If, while watching the herd in its inexorable march, you happen
to remember Disney's first treatment of the subject
Fantasia's elegiac dinosaur caravan, wandering amidst the
pervasive doom of a suddenly poisoned landscape then this will
be your "Hey, wait a minute" moment. Passionate speeches about
choice and collectivism are all well and good, but in this
context they take on a particular irony. The sad story of the
dinosaurs is one of the few Walt Disney got right the first time:
on a toxic planet, exodus means nothing. And the route you choose
won't matter.
Of course, Fantasia was released in the depths of the Great
Depression, and it shows. As a sign of its times, then, maybe
Dinosaur's love-will-conquer-all apocalypse could be thought of
as a collective sigh of relief over the fact that the millennium
has passed without incident. Sure. Though if you're as nervous as
I am, then you may have a pretty clear recollection of March 11,
1998, when the International Astronomical Union reported the
considerable possibility that an
asteroid, 1997XF11, could hit the Earth in October, 2028. The Jet
Propulsion Laboratory refuted the story several hours later, but
those were a few strange hours for me, as I pondered which of
humanity's projects might be just as well discarded for taking
more than three decades to complete. When JPL loudly poo-pooed
the IAU's findings, the office where I was working lost the
gloomy mood that had pervaded it a few moments before, but I
still recall what it felt like. And if I prod the people around
me, I bet I'll find that I'm not alone in this.
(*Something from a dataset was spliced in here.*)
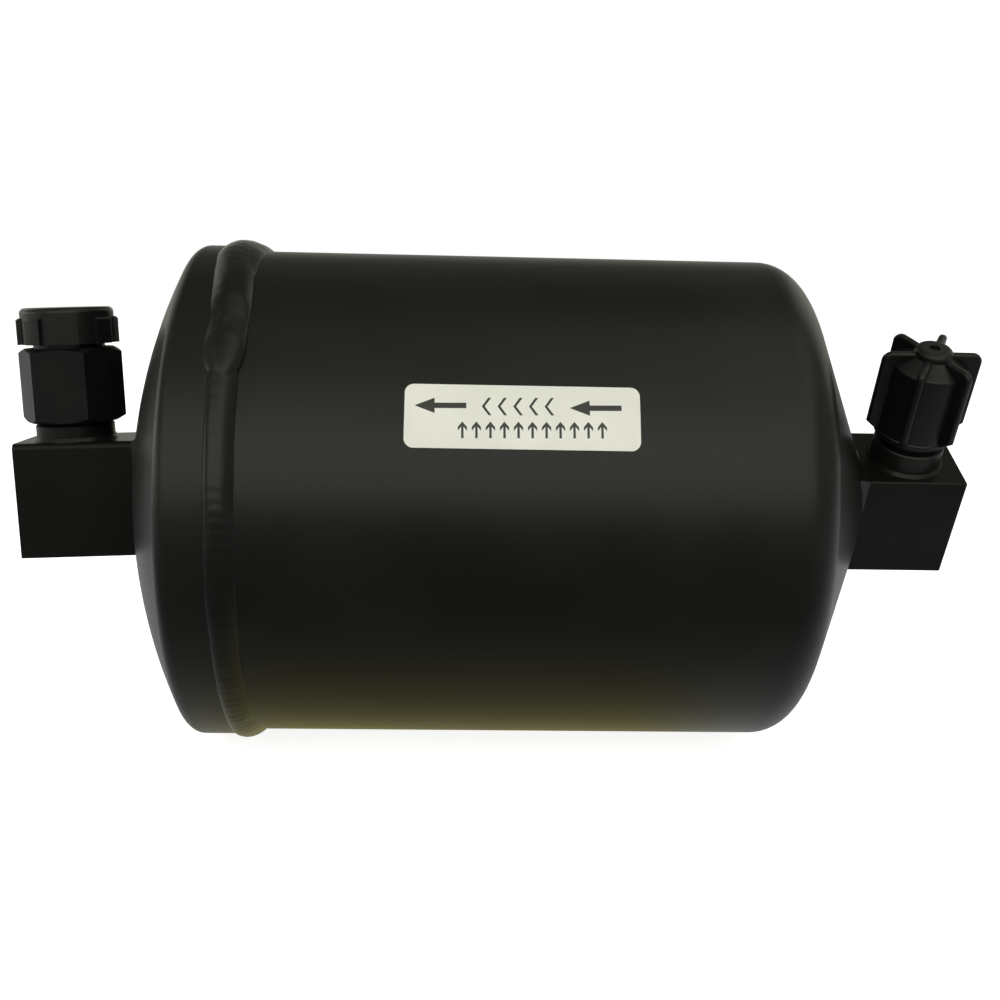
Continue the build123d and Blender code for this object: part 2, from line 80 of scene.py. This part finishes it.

Such are the ups and downs of apocalypse anxiety, one of Western society's more ridiculous but durable fears. Even now it rumbles
anew, somewhere off the coast of the Carolinas where geologists are musing about the possibility of submerged fault lines
sparking a cataclysmic tidal wave. So enjoy the honeymoon while it lasts. And the next time it's convenient, hug a lemur; thirty
years from now, you might not have the chance.